Although the aforementioned issue is a major challenge, our results also show that the media-related climate change literature has expanded in terms of geographical focus: there has been an increase in the number of countries studied. Spain, Uganda, Ireland, Poland, Pakistan, Croatia, Netherlands, Singapore, Tanzania, Switzerland, Belgium, Czech Republic, Turkey, Ghana, Denmark, Greenland, Chile, Vietnam, Malaysia, South Korea, Zimbabwe, Chile, and Peru were not studied based on the information available in Schafer and Schlichting [
14]’s study.
Lesson 4 shows that media-centered climate change articles examined newspapers more than any other media form. The lesson here reinforces optimistic narratives about the future of newspapers. Schafer and Schlichting [
14]’s study is consistent with our findings. Following their meta-analysis, it was found that similar media platforms were included among the dominant media adopted in the media-focused climate change literature, which seems striking. They stated that,
Probably the most striking finding of our meta-analysis is that more than two-thirds of all analyzed media (67.5%) are print media even though their proportion decreases over time. The share of print media was extraordinarily high in the early decades until the 1990s, when they accounted for more than 80% of all analyzed media, but shrank in the 2000s. Even then, however, print media still accounted for two-thirds of all analyzed media.

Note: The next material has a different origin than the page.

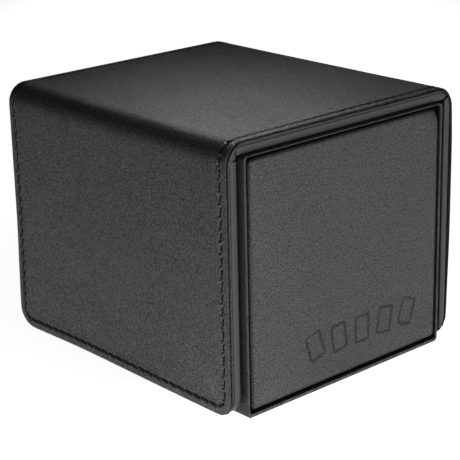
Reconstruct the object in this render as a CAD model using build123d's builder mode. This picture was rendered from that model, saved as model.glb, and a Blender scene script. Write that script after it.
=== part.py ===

While this is plausible for the traditional media optimists, it is also problematic in the sense that a large proportion of society today uses online platforms such as blogs, Facebook, Twitter, and Pinterest for information dissemination and consumption. In Ross and Rivers’ study [
7], they focused on climate change discourse within online memes, an informal yet powerful framing source for “political commentary, satire, and debates over notions of legitimacy”. Their study did not directly provide new insights into researching memes as a communication tool, but introduced the possibility for researchers to look at climate issues from individual lenses, which sometimes void of an agenda and unconstrained by ownership structure, the political economy of the Media Company, and advertising pressure, as with the traditional media companies. As Ross and Rivers [
7] stated:
The ease with which memes are created and shared in relation to specific frames carries an important implication in that participation in debate and discussion in relation to social and political issues such as climate change becomes much more feasible and simple. For many, this participation might not extend beyond the creation (or even viewing) of a meme, but for many it might initiate an engagement that extends to more discursive interaction in new media, or even beyond that to other forms of activism, protest, or even to influencing voting choices that otherwise might not have emerged
(p. 991–992).
The review results showed higher percentages for newspapers as compared to six years ago, when the forenamed meta-analysis was conducted. Despite the overwhelming access to and popularity of new media technologies, the decline of newspapers or print media in general seems imminent. However, this study has shown and reinforced Schafer and Schlichting’s [
14] study that newspapers remain an important part of the media landscape. Schmidt and his colleagues [
18] share the same idea that climate change coverage in newspapers has increased in all countries. According to Boussalis et al. [
19] newspapers’ coverage of climate change in Russia has risen steadily ever since the issue was identified as an international problem.
The lack of theory adoption within studies, as highlighted by our review, is not unique to this study. As a matter of fact, this is a problem that many media and/or communication and media studies and meta-analyses have acknowledged for a very long time. For example, in Zheng, Liang, Huang, and Liu’s [
20] meta-analysis on communication technologies, they found that “the major constraint on conducting communication technology research is a lack of theoretical orientation. Overall, theory-based communication technology research in Asia was rare and should be a key element of future endeavor”. Among studies that adopted theories, we found that Framing Theory is the dominant theory used. “Frame theory and associated scholarship has served the domain of media and communication studies effectively for some time” [
20]. Frames are extremely important in the discourse of climate change. As mentioned by Stecula and Merkley [
21],
Frames related to climate change can emphasize economic costs or benefits, heighten partisan or ideological conflict, emphasize or downplay scientific uncertainty, among other things. There are likely implications for the public’s support for climate action and willingness to act on these attitudes in a variety of ways—from voting for environmentally-friendly candidates to engaging in personal action to reduce one’s own carbon footprint or even engaging in political activism
(p. 2).
Lessons 7 and 8 reveal that quantitative methods and content analysis are the most used methods and data collection tools within the media-centered climate change literature. Our review findings are also consistent with Schafer and Schlichting [
14]’s, who opined that “approximately half of the publications use quantitative methods (47.8%), whereas 44.8% adopt a qualitative approach. While only 7.1% of all publications combine both research strategies in the same study, the respective trend points upward”. Qualitative research and rhetoric analysis also attracted a large amount of scholarly attention. In parallel, Tillinghast and McCann [
22] found that magazines underwent a shift from their initial episodic or isolated theme-oriented story structure to a broader and more connected thematic form. This is a positive result, considering that the two main paradigms are well represented. As reported by Schafer and Schlichting [
14], “such a balance between the different paradigms and approaches should be welcome as it helps to balance out the complementary strengths and weaknesses of different approaches” (p. 992).
Finally, we observed that, although the distribution is almost equal, communication and media scholars are more interested in media-centered climate change research than environmental studies researchers. This is understandable because, as stated by Cohen [
23], “the press may not be successful much of the time in telling people what to think, but it is stunningly successful in telling its readers what to think about”. As in the case of climate change, there is no better tool to inform people that this issue is one of the most important issues facing the human race. In the case of Bhutan, the whole country is committed to achieving Gross National Happiness (GNH) through sustainable environmental conservation and socioeconomic development; however, the country is facing increasing environmental challenges. Mongar [
24] showed that the participants in his study were aware of various environmental problems; however, they lacked knowledge and awareness about climate change issues in Bhutan. Biswas [
25] also drew attention to similar problems for the Bangladeshi case. Breslyn and McGinnis [
26] considered computational thinking to provide climate change awareness in their study.